• **THE EXERCISE**:
Quote the lines exactly, starting with the line that contains "Keep writing the" and ending with the line that contains "stem_top = heel_level + lamp_stem_height", and leave out all other lines.

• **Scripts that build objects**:

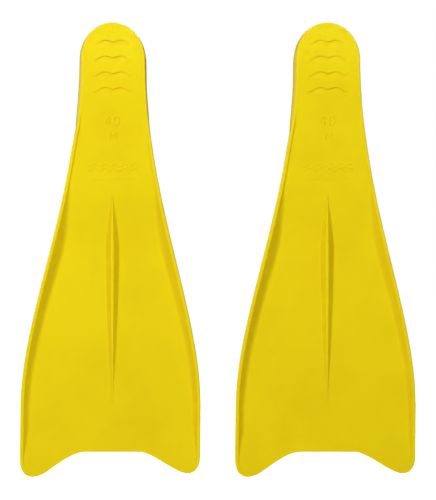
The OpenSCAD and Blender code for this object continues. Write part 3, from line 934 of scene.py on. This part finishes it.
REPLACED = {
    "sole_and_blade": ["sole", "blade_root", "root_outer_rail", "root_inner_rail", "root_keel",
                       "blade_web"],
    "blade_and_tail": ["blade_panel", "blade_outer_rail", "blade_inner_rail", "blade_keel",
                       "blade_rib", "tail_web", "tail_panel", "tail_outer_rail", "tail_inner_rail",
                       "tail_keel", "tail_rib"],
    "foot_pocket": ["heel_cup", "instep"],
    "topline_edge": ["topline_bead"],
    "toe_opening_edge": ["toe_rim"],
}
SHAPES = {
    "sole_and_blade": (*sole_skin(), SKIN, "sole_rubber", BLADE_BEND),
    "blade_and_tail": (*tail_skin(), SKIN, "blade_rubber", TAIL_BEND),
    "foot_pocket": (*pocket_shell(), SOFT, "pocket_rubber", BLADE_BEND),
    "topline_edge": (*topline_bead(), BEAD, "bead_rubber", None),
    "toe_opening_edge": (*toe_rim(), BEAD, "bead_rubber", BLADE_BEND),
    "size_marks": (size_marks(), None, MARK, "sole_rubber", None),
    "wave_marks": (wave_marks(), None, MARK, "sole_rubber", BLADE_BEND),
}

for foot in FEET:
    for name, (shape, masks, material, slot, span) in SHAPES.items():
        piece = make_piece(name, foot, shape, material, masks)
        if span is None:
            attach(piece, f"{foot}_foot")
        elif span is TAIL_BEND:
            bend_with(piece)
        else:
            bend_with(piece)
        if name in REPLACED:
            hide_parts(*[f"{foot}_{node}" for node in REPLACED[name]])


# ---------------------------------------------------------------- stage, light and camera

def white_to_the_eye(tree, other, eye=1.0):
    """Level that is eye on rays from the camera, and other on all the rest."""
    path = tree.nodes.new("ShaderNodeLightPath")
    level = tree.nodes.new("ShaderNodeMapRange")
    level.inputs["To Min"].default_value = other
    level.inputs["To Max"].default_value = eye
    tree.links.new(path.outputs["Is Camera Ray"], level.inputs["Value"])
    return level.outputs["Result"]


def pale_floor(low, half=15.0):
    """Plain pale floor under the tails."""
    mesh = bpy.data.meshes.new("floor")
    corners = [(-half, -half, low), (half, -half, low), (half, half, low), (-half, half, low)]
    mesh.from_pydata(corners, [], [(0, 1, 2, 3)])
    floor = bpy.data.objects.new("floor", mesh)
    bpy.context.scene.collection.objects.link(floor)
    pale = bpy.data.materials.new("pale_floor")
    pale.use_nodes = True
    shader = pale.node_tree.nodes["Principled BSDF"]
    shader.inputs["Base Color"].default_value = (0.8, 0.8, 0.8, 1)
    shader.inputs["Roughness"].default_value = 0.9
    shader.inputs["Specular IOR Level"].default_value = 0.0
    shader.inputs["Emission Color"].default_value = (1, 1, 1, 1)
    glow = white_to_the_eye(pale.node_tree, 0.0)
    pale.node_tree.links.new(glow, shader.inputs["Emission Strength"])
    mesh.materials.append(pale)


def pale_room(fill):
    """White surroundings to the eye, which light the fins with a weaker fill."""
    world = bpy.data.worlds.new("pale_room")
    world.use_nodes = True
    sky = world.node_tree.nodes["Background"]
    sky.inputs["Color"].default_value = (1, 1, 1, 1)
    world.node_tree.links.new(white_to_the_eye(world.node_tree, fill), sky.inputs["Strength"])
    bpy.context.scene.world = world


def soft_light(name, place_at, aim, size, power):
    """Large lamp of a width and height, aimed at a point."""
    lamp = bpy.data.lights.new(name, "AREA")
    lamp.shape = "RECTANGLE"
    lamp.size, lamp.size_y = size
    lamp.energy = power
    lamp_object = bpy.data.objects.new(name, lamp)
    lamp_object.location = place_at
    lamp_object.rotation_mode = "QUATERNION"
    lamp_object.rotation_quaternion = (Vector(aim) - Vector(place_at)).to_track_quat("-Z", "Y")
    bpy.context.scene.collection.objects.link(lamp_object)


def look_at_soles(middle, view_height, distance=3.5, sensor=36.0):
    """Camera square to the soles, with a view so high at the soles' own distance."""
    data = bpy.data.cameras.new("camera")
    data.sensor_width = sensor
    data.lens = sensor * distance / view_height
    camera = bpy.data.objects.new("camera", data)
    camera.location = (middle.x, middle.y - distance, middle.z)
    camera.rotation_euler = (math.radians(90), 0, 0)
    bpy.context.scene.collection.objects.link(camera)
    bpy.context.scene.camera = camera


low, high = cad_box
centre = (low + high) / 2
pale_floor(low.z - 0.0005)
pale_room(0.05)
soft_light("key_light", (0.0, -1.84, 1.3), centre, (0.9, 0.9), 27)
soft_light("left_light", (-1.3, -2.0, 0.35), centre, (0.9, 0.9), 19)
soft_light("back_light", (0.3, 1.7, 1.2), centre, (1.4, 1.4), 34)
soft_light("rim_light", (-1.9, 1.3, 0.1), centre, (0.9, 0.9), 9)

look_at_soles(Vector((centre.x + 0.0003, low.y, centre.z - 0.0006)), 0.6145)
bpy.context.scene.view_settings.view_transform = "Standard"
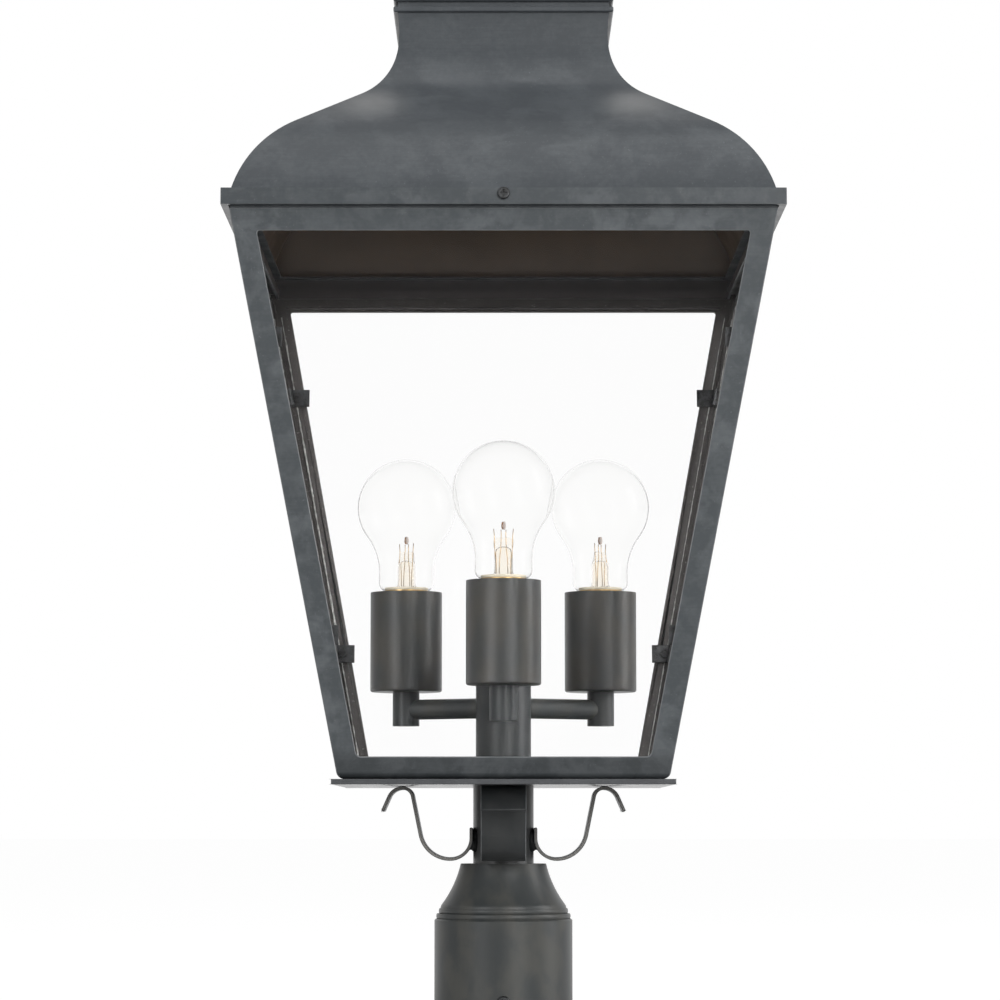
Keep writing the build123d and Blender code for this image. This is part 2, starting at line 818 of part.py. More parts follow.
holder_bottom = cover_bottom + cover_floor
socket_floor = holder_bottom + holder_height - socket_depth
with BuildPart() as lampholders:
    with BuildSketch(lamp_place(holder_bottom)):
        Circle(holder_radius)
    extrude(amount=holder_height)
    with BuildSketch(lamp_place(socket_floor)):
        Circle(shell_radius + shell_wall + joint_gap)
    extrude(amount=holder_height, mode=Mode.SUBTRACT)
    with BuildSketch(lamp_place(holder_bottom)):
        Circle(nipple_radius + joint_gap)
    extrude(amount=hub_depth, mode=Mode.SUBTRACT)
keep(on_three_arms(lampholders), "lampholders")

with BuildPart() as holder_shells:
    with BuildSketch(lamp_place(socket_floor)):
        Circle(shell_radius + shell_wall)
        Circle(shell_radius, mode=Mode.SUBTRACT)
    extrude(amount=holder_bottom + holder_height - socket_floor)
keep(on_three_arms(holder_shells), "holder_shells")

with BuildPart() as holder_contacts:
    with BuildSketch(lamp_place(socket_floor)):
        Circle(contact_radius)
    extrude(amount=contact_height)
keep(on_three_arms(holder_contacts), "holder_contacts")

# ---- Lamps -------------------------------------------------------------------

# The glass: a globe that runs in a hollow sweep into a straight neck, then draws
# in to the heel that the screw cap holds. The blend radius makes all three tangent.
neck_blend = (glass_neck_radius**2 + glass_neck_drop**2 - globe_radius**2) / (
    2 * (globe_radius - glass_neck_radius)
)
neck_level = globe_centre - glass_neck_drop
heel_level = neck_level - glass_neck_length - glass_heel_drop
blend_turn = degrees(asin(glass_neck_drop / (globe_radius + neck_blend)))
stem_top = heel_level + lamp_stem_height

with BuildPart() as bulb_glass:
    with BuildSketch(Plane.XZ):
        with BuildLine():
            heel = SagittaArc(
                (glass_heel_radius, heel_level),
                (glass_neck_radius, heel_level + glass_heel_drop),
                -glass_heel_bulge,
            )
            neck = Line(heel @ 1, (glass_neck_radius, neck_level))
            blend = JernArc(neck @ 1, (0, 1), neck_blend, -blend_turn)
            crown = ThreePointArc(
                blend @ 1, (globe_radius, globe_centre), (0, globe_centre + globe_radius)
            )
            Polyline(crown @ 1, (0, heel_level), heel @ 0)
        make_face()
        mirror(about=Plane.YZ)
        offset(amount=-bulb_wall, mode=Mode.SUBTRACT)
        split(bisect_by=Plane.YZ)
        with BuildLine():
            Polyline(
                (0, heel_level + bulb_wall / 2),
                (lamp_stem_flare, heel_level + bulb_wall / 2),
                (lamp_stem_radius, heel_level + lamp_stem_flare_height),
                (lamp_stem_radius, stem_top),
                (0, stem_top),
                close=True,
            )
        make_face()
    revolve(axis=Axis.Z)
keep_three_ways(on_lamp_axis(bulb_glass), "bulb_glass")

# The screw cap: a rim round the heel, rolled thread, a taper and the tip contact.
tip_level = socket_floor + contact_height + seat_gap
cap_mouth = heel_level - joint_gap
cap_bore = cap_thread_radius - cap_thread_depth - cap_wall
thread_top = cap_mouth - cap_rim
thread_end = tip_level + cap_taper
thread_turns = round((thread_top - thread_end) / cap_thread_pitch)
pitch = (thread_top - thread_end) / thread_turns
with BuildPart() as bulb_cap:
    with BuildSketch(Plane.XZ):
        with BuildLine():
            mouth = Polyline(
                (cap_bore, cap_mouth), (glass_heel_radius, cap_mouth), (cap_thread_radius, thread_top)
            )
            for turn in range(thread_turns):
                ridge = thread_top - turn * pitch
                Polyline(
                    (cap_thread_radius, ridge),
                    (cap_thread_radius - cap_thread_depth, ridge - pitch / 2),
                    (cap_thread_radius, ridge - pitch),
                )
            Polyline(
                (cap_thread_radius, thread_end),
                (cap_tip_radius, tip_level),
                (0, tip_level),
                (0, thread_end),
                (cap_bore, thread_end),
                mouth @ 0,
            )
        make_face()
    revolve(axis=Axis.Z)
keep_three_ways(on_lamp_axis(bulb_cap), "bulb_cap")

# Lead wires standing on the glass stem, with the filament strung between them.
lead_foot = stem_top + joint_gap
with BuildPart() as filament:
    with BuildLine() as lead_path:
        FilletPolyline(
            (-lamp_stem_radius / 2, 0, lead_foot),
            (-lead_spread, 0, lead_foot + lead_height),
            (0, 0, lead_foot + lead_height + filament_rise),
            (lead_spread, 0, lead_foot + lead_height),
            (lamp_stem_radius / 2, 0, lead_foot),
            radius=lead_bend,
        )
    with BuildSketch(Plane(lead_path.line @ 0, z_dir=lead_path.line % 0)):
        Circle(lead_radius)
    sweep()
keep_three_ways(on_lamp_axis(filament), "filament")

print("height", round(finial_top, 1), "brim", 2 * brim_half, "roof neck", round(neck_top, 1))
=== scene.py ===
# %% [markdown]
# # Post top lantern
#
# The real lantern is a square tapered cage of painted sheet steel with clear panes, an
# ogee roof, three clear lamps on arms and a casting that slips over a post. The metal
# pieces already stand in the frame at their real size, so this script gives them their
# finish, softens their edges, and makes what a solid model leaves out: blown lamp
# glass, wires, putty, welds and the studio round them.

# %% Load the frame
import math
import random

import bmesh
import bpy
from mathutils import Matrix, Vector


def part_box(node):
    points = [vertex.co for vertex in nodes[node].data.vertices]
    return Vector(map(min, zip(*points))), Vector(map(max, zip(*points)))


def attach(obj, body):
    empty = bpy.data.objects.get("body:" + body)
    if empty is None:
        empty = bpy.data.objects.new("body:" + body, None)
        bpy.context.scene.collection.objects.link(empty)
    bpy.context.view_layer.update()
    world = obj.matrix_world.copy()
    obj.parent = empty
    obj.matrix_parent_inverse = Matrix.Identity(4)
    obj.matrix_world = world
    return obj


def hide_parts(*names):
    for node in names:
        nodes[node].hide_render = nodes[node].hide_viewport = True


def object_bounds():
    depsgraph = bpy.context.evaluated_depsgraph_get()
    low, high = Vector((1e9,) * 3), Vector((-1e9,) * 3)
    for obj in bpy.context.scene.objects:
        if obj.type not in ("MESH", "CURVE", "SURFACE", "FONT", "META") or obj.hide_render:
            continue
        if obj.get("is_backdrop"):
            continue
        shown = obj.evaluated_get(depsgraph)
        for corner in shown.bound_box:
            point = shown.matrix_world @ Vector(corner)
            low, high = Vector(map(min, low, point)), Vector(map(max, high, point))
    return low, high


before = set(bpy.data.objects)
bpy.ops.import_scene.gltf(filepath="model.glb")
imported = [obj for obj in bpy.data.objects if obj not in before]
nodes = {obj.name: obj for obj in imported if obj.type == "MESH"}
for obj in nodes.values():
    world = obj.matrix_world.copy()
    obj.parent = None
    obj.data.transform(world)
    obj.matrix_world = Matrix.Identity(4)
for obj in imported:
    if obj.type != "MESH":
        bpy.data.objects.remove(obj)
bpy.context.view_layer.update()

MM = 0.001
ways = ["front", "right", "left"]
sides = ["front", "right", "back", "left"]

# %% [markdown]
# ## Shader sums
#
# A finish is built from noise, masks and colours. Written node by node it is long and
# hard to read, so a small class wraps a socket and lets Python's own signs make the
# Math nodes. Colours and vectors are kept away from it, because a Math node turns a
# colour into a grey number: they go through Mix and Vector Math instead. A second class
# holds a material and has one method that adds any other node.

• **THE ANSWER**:
Keep writing the build123d and Blender code for this image. This is part 2, starting at line 818 of part.py. More parts follow.
holder_bottom = cover_bottom + cover_floor
socket_floor = holder_bottom + holder_height - socket_depth
with BuildPart() as lampholders:
    with BuildSketch(lamp_place(holder_bottom)):
        Circle(holder_radius)
    extrude(amount=holder_height)
    with BuildSketch(lamp_place(socket_floor)):
        Circle(shell_radius + shell_wall + joint_gap)
    extrude(amount=holder_height, mode=Mode.SUBTRACT)
    with BuildSketch(lamp_place(holder_bottom)):
        Circle(nipple_radius + joint_gap)
    extrude(amount=hub_depth, mode=Mode.SUBTRACT)
keep(on_three_arms(lampholders), "lampholders")

with BuildPart() as holder_shells:
    with BuildSketch(lamp_place(socket_floor)):
        Circle(shell_radius + shell_wall)
        Circle(shell_radius, mode=Mode.SUBTRACT)
    extrude(amount=holder_bottom + holder_height - socket_floor)
keep(on_three_arms(holder_shells), "holder_shells")

with BuildPart() as holder_contacts:
    with BuildSketch(lamp_place(socket_floor)):
        Circle(contact_radius)
    extrude(amount=contact_height)
keep(on_three_arms(holder_contacts), "holder_contacts")

# ---- Lamps -------------------------------------------------------------------

# The glass: a globe that runs in a hollow sweep into a straight neck, then draws
# in to the heel that the screw cap holds. The blend radius makes all three tangent.
neck_blend = (glass_neck_radius**2 + glass_neck_drop**2 - globe_radius**2) / (
    2 * (globe_radius - glass_neck_radius)
)
neck_level = globe_centre - glass_neck_drop
heel_level = neck_level - glass_neck_length - glass_heel_drop
blend_turn = degrees(asin(glass_neck_drop / (globe_radius + neck_blend)))
stem_top = heel_level + lamp_stem_height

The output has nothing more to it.